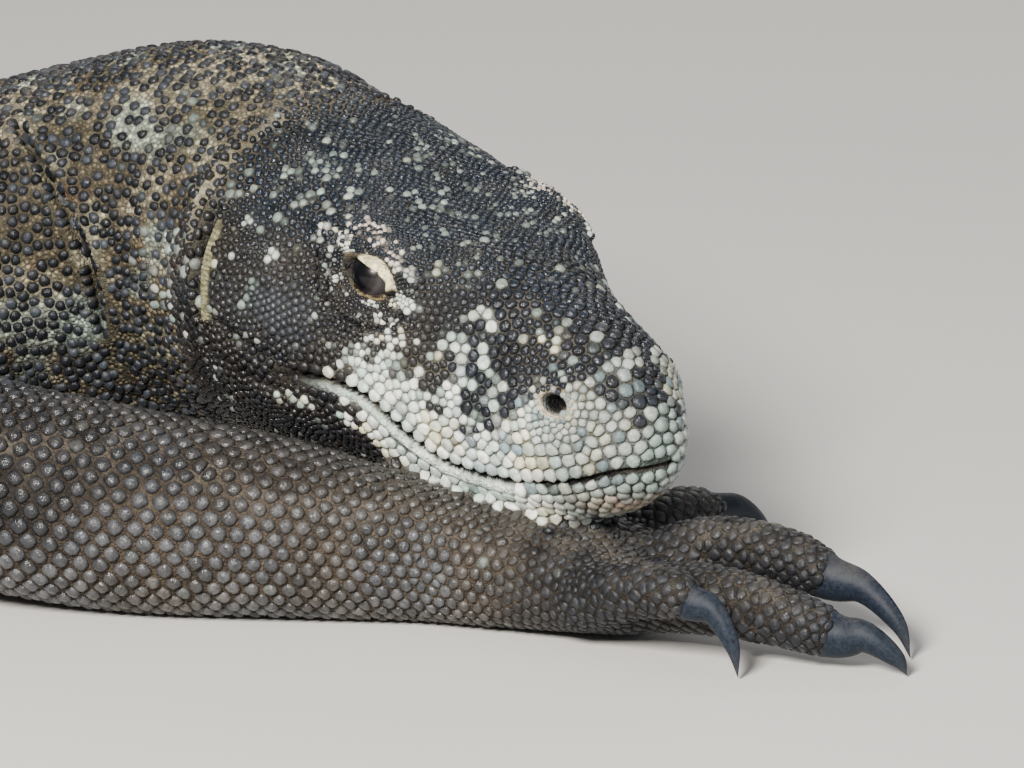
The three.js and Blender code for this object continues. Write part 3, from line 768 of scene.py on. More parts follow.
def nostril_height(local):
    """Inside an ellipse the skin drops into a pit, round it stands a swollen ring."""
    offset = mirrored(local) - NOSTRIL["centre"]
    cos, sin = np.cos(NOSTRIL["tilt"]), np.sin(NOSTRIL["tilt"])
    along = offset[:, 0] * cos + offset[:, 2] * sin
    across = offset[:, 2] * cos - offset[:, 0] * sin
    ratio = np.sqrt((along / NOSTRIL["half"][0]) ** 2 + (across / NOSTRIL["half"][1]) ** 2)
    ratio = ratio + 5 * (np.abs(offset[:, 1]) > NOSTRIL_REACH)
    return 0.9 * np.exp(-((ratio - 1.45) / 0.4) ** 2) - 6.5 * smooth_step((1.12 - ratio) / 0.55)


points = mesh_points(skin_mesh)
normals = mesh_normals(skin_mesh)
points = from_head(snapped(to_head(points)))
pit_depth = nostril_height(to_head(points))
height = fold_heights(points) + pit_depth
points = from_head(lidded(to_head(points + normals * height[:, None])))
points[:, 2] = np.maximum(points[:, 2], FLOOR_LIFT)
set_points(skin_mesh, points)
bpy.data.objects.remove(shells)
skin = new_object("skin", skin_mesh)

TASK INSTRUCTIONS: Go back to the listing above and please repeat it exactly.

SOLUTION TO THE EXERCISE:
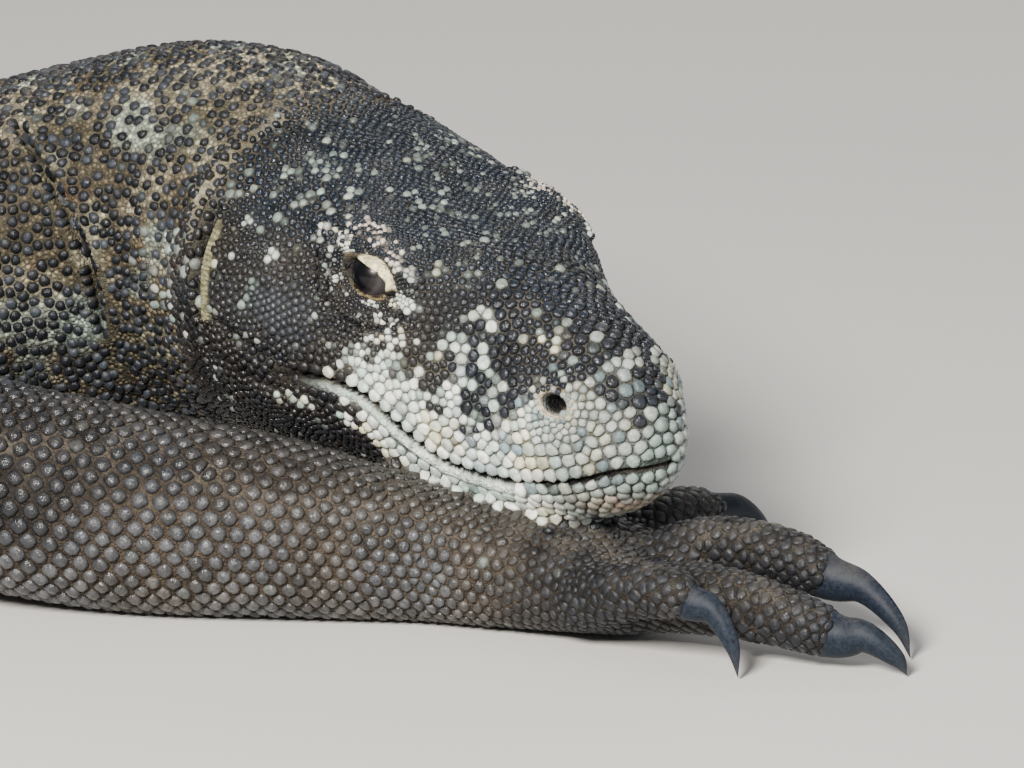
The three.js and Blender code for this object continues. Write part 3, from line 768 of scene.py on. More parts follow.
def nostril_height(local):
    """Inside an ellipse the skin drops into a pit, round it stands a swollen ring."""
    offset = mirrored(local) - NOSTRIL["centre"]
    cos, sin = np.cos(NOSTRIL["tilt"]), np.sin(NOSTRIL["tilt"])
    along = offset[:, 0] * cos + offset[:, 2] * sin
    across = offset[:, 2] * cos - offset[:, 0] * sin
    ratio = np.sqrt((along / NOSTRIL["half"][0]) ** 2 + (across / NOSTRIL["half"][1]) ** 2)
    ratio = ratio + 5 * (np.abs(offset[:, 1]) > NOSTRIL_REACH)
    return 0.9 * np.exp(-((ratio - 1.45) / 0.4) ** 2) - 6.5 * smooth_step((1.12 - ratio) / 0.55)


points = mesh_points(skin_mesh)
normals = mesh_normals(skin_mesh)
points = from_head(snapped(to_head(points)))
pit_depth = nostril_height(to_head(points))
height = fold_heights(points) + pit_depth
points = from_head(lidded(to_head(points + normals * height[:, None])))
points[:, 2] = np.maximum(points[:, 2], FLOOR_LIFT)
set_points(skin_mesh, points)
bpy.data.objects.remove(shells)
skin = new_object("skin", skin_mesh)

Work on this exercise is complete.